** ITEMS **

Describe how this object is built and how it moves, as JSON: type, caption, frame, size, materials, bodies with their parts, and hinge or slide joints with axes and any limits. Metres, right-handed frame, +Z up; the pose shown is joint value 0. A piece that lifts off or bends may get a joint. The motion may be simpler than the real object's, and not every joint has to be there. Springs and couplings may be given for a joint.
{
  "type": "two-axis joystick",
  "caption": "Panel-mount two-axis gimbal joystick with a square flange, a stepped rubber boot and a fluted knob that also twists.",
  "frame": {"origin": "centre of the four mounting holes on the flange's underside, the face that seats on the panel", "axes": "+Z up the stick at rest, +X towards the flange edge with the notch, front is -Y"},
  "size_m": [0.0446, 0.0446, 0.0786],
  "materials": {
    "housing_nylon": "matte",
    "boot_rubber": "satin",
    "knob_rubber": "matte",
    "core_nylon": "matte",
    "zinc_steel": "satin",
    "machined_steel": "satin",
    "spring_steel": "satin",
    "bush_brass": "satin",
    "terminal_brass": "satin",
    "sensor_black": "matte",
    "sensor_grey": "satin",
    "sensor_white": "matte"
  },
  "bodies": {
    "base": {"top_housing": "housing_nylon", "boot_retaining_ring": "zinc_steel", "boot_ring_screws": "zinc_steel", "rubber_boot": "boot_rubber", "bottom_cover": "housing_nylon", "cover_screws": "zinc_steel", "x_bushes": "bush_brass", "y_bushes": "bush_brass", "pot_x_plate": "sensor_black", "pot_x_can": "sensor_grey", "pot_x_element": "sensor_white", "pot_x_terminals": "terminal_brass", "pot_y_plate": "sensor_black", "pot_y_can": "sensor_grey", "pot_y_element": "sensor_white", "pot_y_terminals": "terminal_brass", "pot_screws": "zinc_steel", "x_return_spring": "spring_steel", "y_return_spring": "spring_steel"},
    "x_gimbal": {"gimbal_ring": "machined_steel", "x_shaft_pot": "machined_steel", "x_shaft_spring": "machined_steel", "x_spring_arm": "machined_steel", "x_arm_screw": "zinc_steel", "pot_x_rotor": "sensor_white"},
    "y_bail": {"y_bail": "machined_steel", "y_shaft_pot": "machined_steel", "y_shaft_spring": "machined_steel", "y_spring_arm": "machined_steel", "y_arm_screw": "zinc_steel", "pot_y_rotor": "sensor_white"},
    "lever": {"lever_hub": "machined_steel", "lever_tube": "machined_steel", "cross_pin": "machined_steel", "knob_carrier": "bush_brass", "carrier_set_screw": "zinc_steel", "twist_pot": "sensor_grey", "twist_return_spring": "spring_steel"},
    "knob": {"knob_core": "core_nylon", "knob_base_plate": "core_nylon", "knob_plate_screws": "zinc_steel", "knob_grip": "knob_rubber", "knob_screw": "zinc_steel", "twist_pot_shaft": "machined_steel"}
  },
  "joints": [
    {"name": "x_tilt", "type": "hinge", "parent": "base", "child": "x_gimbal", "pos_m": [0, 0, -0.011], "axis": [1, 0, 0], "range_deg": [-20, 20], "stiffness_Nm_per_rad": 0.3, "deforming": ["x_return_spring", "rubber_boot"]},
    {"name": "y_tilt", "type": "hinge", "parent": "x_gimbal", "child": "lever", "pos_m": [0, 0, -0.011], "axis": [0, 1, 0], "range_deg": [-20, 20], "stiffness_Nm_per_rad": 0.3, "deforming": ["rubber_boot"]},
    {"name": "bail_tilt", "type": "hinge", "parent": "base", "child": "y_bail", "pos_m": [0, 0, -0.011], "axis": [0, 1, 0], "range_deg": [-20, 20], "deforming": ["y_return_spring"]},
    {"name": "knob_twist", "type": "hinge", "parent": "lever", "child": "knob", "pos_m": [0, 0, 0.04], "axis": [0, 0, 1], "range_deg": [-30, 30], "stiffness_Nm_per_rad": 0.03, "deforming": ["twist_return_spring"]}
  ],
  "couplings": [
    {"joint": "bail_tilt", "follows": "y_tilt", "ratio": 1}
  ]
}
==
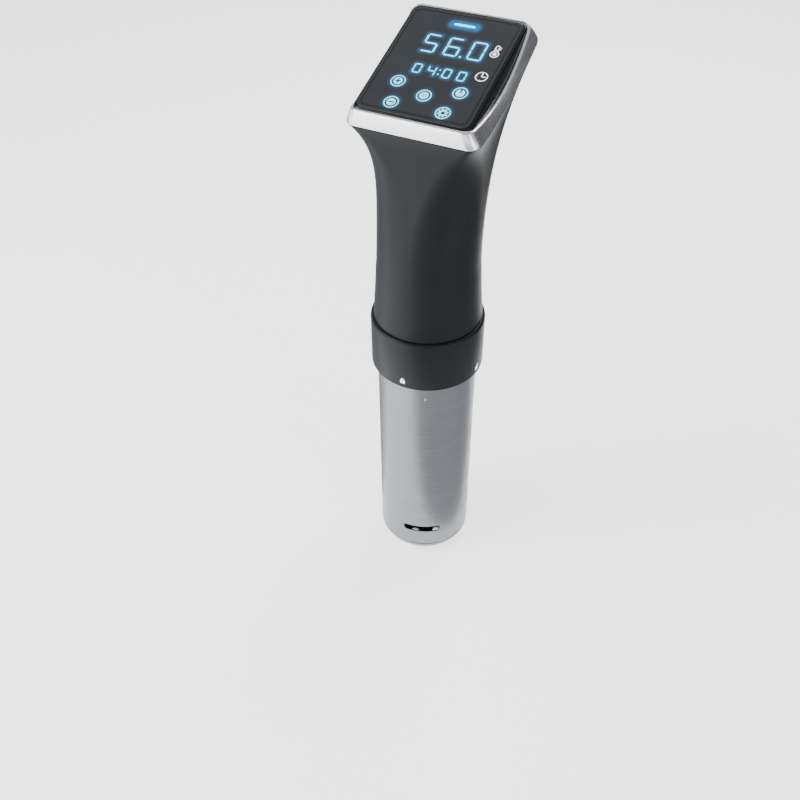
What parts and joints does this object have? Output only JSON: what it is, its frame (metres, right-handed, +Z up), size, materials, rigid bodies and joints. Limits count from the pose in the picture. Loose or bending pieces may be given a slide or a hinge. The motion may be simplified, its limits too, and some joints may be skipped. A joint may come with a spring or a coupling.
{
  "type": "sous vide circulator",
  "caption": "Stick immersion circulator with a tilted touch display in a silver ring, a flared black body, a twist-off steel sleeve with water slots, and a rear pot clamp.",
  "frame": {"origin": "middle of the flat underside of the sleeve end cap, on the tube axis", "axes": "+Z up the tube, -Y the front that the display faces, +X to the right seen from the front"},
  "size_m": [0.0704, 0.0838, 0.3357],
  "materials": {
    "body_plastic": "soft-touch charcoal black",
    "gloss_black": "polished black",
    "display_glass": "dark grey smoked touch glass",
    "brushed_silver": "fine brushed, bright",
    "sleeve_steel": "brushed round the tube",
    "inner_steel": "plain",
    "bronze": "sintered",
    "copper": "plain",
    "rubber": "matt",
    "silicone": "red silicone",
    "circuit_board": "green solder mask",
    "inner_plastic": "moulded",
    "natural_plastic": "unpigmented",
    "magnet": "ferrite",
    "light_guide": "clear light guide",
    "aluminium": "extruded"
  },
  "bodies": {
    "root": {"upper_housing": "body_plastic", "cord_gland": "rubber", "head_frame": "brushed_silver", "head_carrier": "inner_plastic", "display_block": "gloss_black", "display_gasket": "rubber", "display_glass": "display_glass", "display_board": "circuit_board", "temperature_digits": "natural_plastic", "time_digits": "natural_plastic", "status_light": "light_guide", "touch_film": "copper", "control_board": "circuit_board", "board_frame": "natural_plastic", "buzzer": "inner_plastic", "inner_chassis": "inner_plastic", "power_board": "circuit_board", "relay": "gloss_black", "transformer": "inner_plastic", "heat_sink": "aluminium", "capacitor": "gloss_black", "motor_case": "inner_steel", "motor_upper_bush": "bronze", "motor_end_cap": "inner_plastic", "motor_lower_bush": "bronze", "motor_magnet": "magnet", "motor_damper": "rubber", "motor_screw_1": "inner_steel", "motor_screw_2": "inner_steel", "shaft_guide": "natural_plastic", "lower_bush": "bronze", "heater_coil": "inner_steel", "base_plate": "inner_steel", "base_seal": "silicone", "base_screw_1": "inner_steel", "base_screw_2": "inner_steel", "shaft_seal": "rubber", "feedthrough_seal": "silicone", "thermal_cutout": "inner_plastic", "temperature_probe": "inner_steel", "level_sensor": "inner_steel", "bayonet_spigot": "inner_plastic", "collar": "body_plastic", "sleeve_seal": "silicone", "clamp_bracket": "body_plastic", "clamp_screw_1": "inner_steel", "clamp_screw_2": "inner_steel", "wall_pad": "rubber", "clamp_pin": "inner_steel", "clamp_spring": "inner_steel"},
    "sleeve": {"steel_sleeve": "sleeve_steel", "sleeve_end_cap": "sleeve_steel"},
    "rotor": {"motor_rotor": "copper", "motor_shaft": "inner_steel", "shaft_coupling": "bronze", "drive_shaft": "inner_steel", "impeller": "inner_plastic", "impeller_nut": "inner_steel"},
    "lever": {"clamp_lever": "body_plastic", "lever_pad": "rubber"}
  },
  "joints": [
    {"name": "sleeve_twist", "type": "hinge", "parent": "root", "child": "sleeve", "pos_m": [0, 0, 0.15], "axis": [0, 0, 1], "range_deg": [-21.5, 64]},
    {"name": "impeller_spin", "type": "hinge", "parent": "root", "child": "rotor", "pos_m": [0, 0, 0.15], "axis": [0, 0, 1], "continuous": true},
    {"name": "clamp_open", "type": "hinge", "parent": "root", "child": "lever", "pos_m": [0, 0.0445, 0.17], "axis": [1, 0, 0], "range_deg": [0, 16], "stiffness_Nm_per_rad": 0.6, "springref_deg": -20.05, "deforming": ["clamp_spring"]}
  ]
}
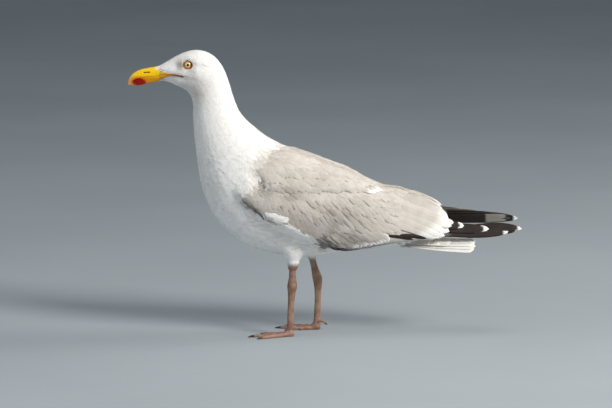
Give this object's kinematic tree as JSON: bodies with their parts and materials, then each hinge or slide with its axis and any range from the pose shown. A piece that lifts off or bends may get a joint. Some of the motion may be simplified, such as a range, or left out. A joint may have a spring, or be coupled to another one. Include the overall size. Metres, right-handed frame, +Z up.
--
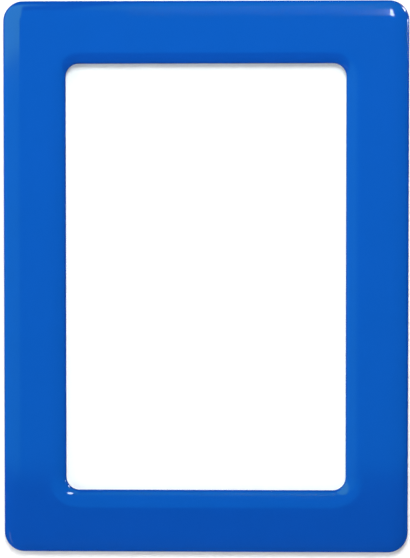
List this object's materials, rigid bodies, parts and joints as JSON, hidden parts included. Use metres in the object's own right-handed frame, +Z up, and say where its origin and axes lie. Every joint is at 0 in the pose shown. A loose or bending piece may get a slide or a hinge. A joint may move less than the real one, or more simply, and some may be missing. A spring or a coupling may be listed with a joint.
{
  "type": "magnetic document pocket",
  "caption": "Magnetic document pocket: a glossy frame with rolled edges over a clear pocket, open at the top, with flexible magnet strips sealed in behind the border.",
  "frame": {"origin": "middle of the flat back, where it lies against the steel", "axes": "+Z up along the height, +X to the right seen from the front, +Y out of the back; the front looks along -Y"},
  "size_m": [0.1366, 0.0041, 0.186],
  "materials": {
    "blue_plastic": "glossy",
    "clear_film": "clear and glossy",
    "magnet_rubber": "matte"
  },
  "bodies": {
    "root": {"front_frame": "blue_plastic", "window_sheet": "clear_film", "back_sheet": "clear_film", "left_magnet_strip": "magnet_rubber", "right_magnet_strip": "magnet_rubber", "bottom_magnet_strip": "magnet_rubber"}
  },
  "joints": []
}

** STATED TASK **
Go through the material and copy out every line with "where" in it.

** SOLUTION TO THIS EXERCISE **
List this object's materials, rigid bodies, parts and joints as JSON, hidden parts included. Use metres in the object's own right-handed frame, +Z up, and say where its origin and axes lie. Every joint is at 0 in the pose shown. A loose or bending piece may get a slide or a hinge. A joint may move less than the real one, or more simply, and some may be missing. A spring or a coupling may be listed with a joint.
  "frame": {"origin": "middle of the flat back, where it lies against the steel", "axes": "+Z up along the height, +X to the right seen from the front, +Y out of the back; the front looks along -Y"},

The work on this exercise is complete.